*DATA BLOCK*

────────

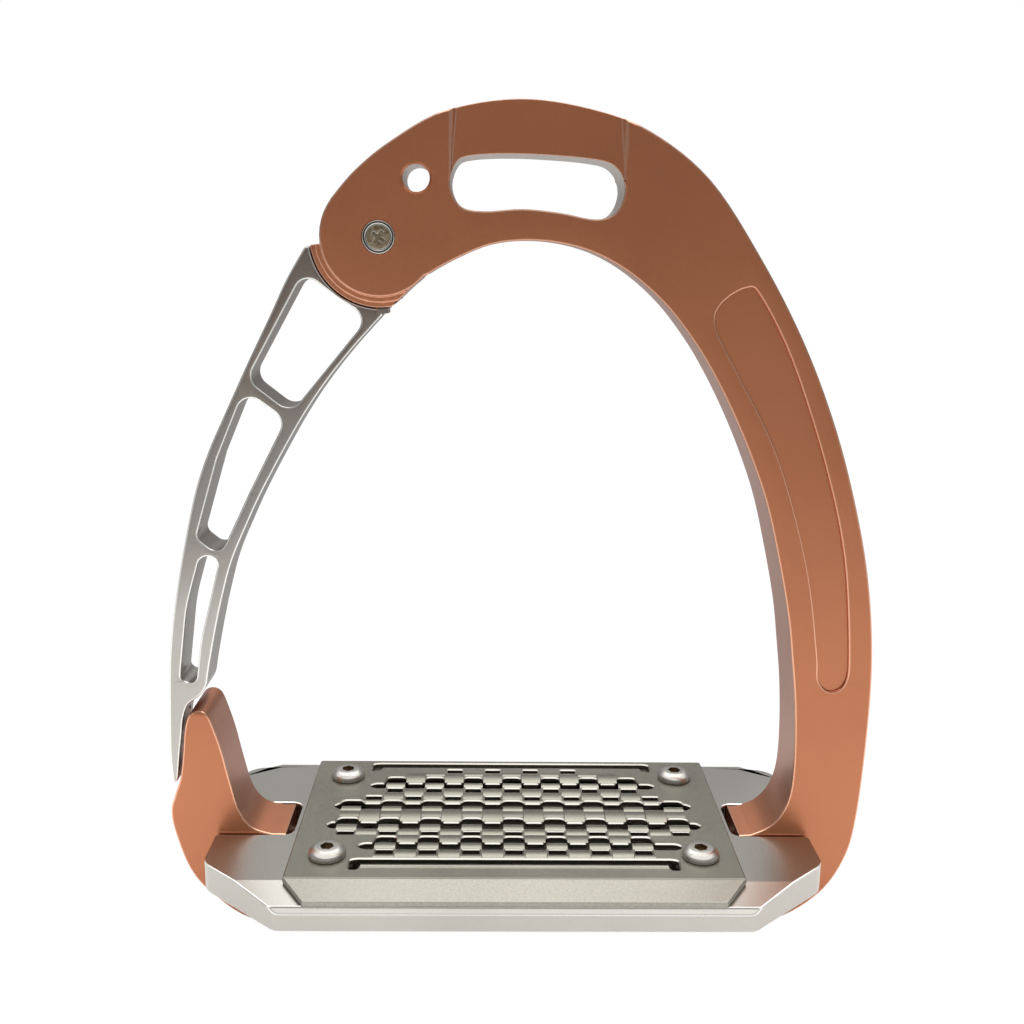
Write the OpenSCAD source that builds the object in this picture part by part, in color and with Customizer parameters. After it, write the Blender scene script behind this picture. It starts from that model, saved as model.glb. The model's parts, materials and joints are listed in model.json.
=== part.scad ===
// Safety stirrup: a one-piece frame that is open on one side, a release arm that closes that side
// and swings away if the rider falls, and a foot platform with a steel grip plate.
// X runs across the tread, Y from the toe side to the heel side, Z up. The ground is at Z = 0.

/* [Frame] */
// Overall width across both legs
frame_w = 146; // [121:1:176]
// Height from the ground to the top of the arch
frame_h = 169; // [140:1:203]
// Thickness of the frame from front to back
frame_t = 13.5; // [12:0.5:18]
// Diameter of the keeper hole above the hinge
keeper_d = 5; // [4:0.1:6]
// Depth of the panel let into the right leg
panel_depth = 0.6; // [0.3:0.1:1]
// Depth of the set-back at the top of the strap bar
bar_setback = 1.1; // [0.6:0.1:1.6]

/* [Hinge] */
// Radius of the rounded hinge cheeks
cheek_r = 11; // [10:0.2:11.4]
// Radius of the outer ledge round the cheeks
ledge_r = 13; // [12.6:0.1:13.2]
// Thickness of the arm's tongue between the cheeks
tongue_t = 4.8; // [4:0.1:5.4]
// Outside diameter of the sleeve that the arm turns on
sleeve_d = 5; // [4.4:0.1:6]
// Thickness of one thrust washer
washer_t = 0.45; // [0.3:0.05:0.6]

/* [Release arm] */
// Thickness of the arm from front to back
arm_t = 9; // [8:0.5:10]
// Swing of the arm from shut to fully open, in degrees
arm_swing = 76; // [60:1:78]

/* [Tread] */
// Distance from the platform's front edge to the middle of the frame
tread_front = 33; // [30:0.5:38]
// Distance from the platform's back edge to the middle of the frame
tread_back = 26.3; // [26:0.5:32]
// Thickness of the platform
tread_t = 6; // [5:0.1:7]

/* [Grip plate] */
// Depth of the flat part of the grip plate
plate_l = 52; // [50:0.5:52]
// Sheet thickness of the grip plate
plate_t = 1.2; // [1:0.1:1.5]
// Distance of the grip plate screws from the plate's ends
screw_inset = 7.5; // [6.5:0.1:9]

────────

*CHALLENGE*
Restate the whole of the material exactly.

*COMPLETED EXERCISE*
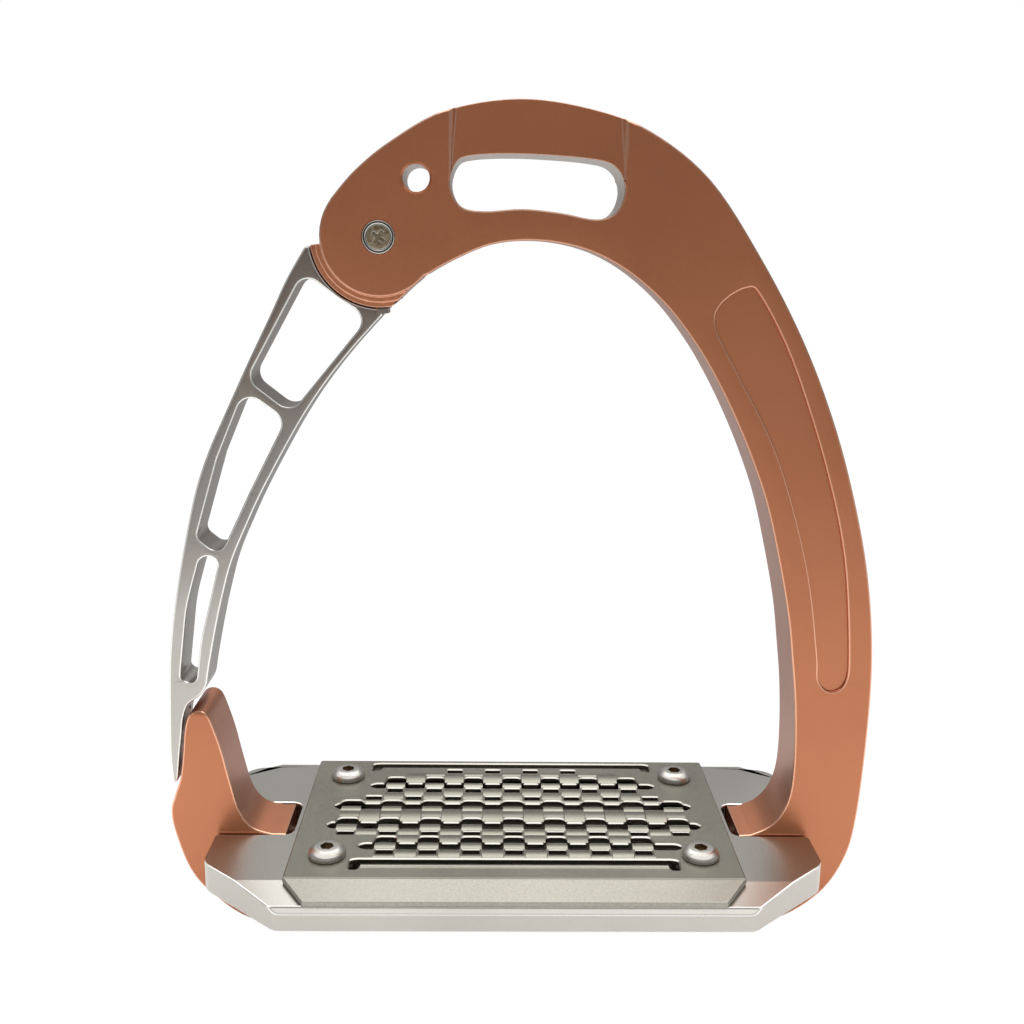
Write the OpenSCAD source that builds the object in this picture part by part, in color and with Customizer parameters. After it, write the Blender scene script behind this picture. It starts from that model, saved as model.glb. The model's parts, materials and joints are listed in model.json.
=== part.scad ===
// Safety stirrup: a one-piece frame that is open on one side, a release arm that closes that side
// and swings away if the rider falls, and a foot platform with a steel grip plate.
// X runs across the tread, Y from the toe side to the heel side, Z up. The ground is at Z = 0.

/* [Frame] */
// Overall width across both legs
frame_w = 146; // [121:1:176]
// Height from the ground to the top of the arch
frame_h = 169; // [140:1:203]
// Thickness of the frame from front to back
frame_t = 13.5; // [12:0.5:18]
// Diameter of the keeper hole above the hinge
keeper_d = 5; // [4:0.1:6]
// Depth of the panel let into the right leg
panel_depth = 0.6; // [0.3:0.1:1]
// Depth of the set-back at the top of the strap bar
bar_setback = 1.1; // [0.6:0.1:1.6]

/* [Hinge] */
// Radius of the rounded hinge cheeks
cheek_r = 11; // [10:0.2:11.4]
// Radius of the outer ledge round the cheeks
ledge_r = 13; // [12.6:0.1:13.2]
// Thickness of the arm's tongue between the cheeks
tongue_t = 4.8; // [4:0.1:5.4]
// Outside diameter of the sleeve that the arm turns on
sleeve_d = 5; // [4.4:0.1:6]
// Thickness of one thrust washer
washer_t = 0.45; // [0.3:0.05:0.6]

/* [Release arm] */
// Thickness of the arm from front to back
arm_t = 9; // [8:0.5:10]
// Swing of the arm from shut to fully open, in degrees
arm_swing = 76; // [60:1:78]

/* [Tread] */
// Distance from the platform's front edge to the middle of the frame
tread_front = 33; // [30:0.5:38]
// Distance from the platform's back edge to the middle of the frame
tread_back = 26.3; // [26:0.5:32]
// Thickness of the platform
tread_t = 6; // [5:0.1:7]

/* [Grip plate] */
// Depth of the flat part of the grip plate
plate_l = 52; // [50:0.5:52]
// Sheet thickness of the grip plate
plate_t = 1.2; // [1:0.1:1.5]
// Distance of the grip plate screws from the plate's ends
screw_inset = 7.5; // [6.5:0.1:9]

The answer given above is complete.